WHAT TO WORK ON -> In the data below, find each line containing the string "bends" and return it.

ENTRIES SHOWN ->
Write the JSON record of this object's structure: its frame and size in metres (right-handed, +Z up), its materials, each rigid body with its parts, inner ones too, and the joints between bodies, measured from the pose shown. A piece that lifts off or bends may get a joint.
--
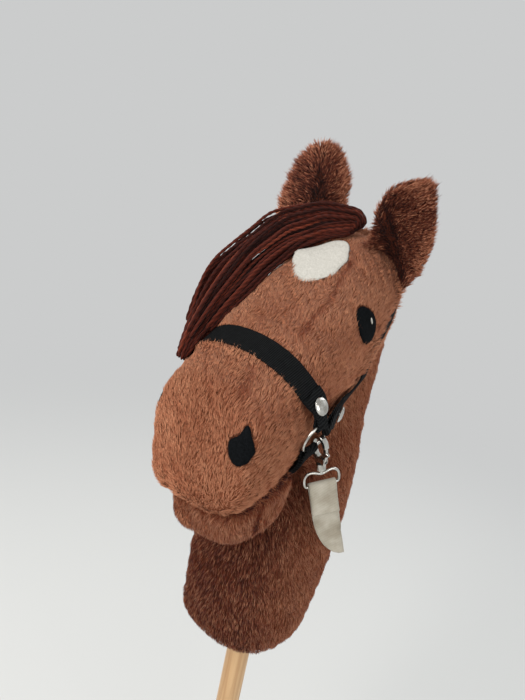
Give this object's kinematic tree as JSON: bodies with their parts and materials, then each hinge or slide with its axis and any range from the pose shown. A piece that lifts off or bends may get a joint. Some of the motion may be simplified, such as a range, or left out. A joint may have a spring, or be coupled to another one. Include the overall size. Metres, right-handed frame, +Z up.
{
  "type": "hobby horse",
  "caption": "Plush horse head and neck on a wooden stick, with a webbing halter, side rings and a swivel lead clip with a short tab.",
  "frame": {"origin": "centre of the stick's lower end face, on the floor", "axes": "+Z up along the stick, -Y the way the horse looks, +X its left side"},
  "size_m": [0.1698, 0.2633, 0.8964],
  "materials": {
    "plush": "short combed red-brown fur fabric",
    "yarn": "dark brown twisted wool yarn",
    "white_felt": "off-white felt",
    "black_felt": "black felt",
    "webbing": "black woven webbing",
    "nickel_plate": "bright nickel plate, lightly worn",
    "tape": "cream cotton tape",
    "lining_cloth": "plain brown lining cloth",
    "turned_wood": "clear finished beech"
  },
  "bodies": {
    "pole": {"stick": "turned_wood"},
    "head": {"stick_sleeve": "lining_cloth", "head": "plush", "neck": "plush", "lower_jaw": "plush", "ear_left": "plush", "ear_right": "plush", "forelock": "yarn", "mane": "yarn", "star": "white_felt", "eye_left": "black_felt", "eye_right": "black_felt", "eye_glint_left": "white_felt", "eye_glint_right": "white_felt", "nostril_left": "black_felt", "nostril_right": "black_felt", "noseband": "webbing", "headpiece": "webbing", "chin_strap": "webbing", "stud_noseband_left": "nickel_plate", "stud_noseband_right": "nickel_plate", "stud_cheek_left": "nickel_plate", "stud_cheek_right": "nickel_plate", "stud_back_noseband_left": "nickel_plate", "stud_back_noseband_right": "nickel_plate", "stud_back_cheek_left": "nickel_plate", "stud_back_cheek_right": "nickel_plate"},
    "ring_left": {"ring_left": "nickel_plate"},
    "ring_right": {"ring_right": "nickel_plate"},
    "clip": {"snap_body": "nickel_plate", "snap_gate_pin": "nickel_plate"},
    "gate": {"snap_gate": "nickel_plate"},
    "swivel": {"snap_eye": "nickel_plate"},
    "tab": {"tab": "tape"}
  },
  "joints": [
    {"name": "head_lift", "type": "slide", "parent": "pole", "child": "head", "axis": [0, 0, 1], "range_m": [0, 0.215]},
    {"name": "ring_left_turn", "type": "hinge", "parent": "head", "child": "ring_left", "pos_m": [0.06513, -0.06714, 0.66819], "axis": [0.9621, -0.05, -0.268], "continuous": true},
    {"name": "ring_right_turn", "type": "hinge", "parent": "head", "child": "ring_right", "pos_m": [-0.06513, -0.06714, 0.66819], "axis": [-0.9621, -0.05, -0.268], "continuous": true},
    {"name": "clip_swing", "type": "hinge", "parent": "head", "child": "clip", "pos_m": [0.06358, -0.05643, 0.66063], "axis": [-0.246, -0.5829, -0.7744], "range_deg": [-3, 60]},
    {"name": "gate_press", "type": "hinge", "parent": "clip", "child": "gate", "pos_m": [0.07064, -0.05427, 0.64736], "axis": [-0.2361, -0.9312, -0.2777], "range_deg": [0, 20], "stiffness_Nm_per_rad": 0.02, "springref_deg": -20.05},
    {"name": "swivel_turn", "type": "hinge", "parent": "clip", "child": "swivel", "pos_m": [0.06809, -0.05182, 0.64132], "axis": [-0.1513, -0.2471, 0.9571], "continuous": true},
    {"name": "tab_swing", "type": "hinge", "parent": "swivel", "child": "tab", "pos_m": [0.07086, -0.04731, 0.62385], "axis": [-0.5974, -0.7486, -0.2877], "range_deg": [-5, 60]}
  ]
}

CORRECT ANSWER ->
Write the JSON record of this object's structure: its frame and size in metres (right-handed, +Z up), its materials, each rigid body with its parts, inner ones too, and the joints between bodies, measured from the pose shown. A piece that lifts off or bends may get a joint.
Give this object's kinematic tree as JSON: bodies with their parts and materials, then each hinge or slide with its axis and any range from the pose shown. A piece that lifts off or bends may get a joint. Some of the motion may be simplified, such as a range, or left out. A joint may have a spring, or be coupled to another one. Include the overall size. Metres, right-handed frame, +Z up.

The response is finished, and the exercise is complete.